The rise in Black converts to Islam has unearthed the ugly face of racial prejudice that exists amongst the more established Muslim communities in Britain. Dealing with such prejudice can be challenging. The harsh reality of it is apparent very soon after an individual makes their declaration of faith, where the welcoming hugs from members of the congregation soon become a distant memory. The subsequent isolation may manifest itself in a number of possible outcomes. Some find their own way of reconciling their identity as Black men and women within their newfound Islamic identity, whilst others end up joining heretical sects like the Nation, which offer disaffected individuals a sense of belonging. In some circumstances, they end up leaving Islam altogether, and whilst the reasons for relinquishing the faith are likely to be multifactorial, the social exclusion that some black converts face most certainly is a contributory factor.
The biggest challenge for those who have remained steadfast in their faith, is to try and carve out a space in which they can freely discuss challenges they face as Black Muslims living in Britain. The issue of racism has long been one of those great taboos within the Muslim community. Whilst there are signs that things are slowly beginning to change, discussions are often marred by misunderstanding, stereotypes and hypocritical view points, all of which must be robustly challenged.
Indeed, even initiating the discussion in-house on the issue is fraught with obstacles, the most common one being the classic argument that exposing the reality of racial prejudice amongst Muslims will result in unnecessary discord within the community. This not only stifles any opportunities for the open and frank discussions that most Black Muslims want on the subject of race, it also implies that their experiences of injustice are just not that important. Such an attitude bears some similarity to the way in which right-wing commentators belittle the experiences of Muslims by strongly claiming that Islamophobia is a non-issue.
Another way in which discussions around racism within the Muslim community are quashed is by Muslims providing evidence from scripture illustrating that Islam doesn’t discriminate on the basis of race. Of course, common sense dictates that just because a religion doesn’t discriminate against race, it doesn’t necessarily mean that its followers won’t. In fact, we find this precise phenomenon when discussions around cultural misogyny take place in certain factions of the Muslim community. Firing off a barrage of verses from the Quran and Hadith may well illustrate how Islam is innocent of the charges of misogyny, but that doesn’t mean some Muslim men aren’t misogynists. In both instances, it is the culturally inspired attitudes of some that are on trial not the religion itself.
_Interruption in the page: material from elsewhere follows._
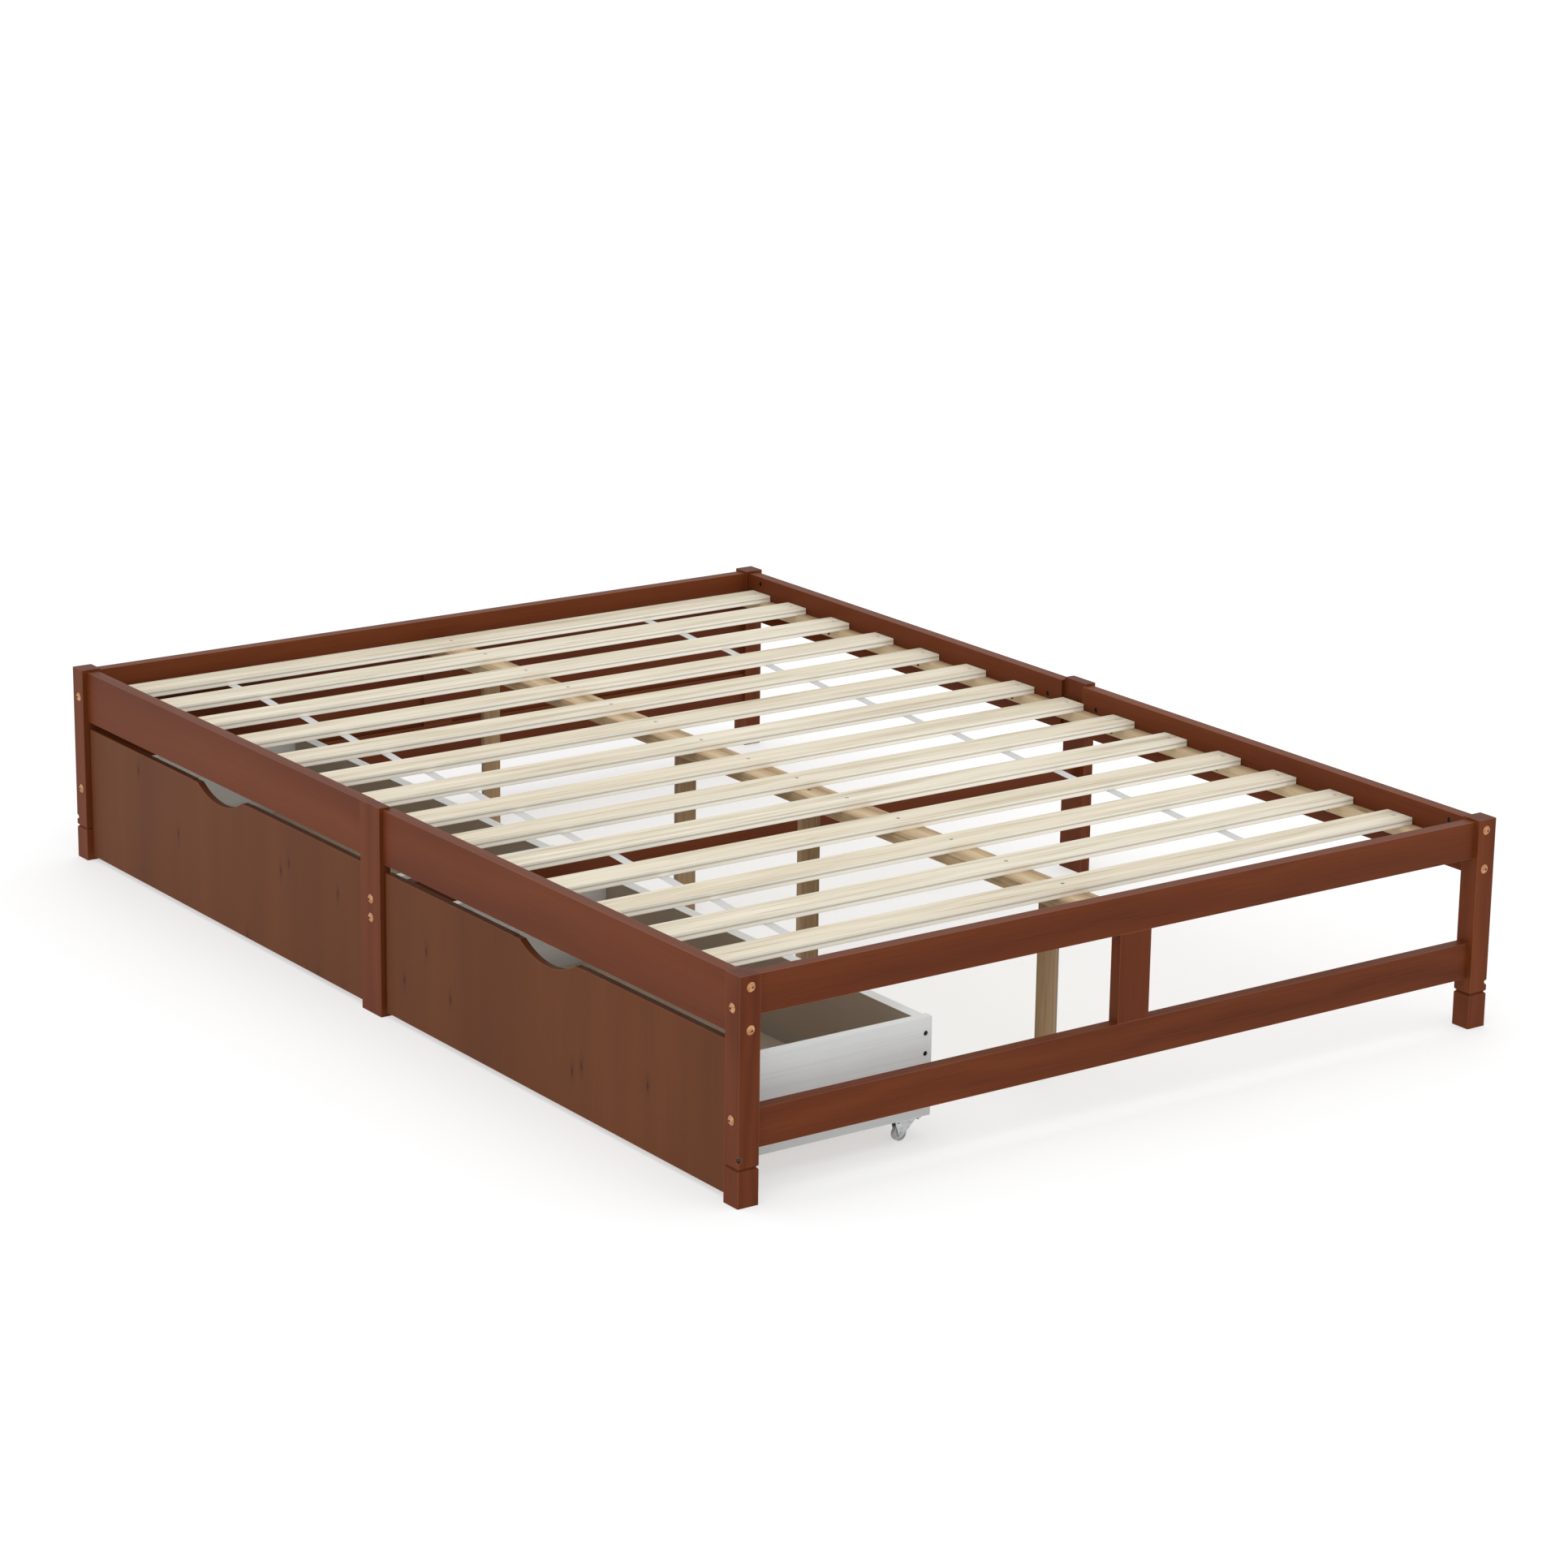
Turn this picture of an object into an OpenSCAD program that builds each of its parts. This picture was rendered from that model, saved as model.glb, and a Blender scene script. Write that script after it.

However, it’s not just Black Muslims who are subjected to such prejudice; white convert Muslims have also found it difficult to be accepted. They too face a type of xenophobia which makes it extremely difficult for them to be included within the Muslim community, as fundamental aspects of their cultural identity are questioned and wrongly labelled as contradictory to the faith. Admittedly these sorts of attitudes are most prevalent in areas where certain ethnic groups are most concentrated, often in areas with limited diversity but they are wholly damaging.
However herein lies the hypocrisy – Arab racism is widely recognised and condemned by sections of the British Muslim community. Take, for example, the widely expressed disgust at the treatment of workers from the Asian subcontinent in the Gulf Arab states, or the cries of racism when Saudi Arabia reportedly brought in legislation forbidding Saudi men from marrying women from Pakistan, Bangladesh, Myanmar and Chad. It is ironic that those who protest the loudest at these racial injustices come from communities where racial prejudice is widespread.
Whilst some Muslims are very comfortable talking about Arab racism taking place against members of their own ethnicity, they often display wanton denial about racial prejudice in their own communities. Even when the issue is acknowledged, there still seems to be a resistance to acknowledge the full scale of the problem, as it is often side-lined to being a problem amongst the elders. However, from my personal experiences and of the numerous converts I know, despite having had the opportunity to experience multicultural Britain in all its glory, many young Muslims of various ethnicities still seem to harbour the racial prejudices of their elders.
More worryingly, the effects of racial prejudice permeate nearly every aspect of social life. Take mosques as an example; how many of the imams are black or white converts and how welcoming are they to Muslims of other ethnicities? Why is it so difficult for converts to get married within certain ethnicities of the Muslim community? Given the social exclusion that occurs as a result of such attitudes, the British Muslim community at large must shoulder much of the blame for the social exclusion converts experience. The onus, therefore, is on those communities that struggle with racial prejudice to identify it, and begin the process of bringing a fresh approach to race relations amongst Muslim brothers and sisters.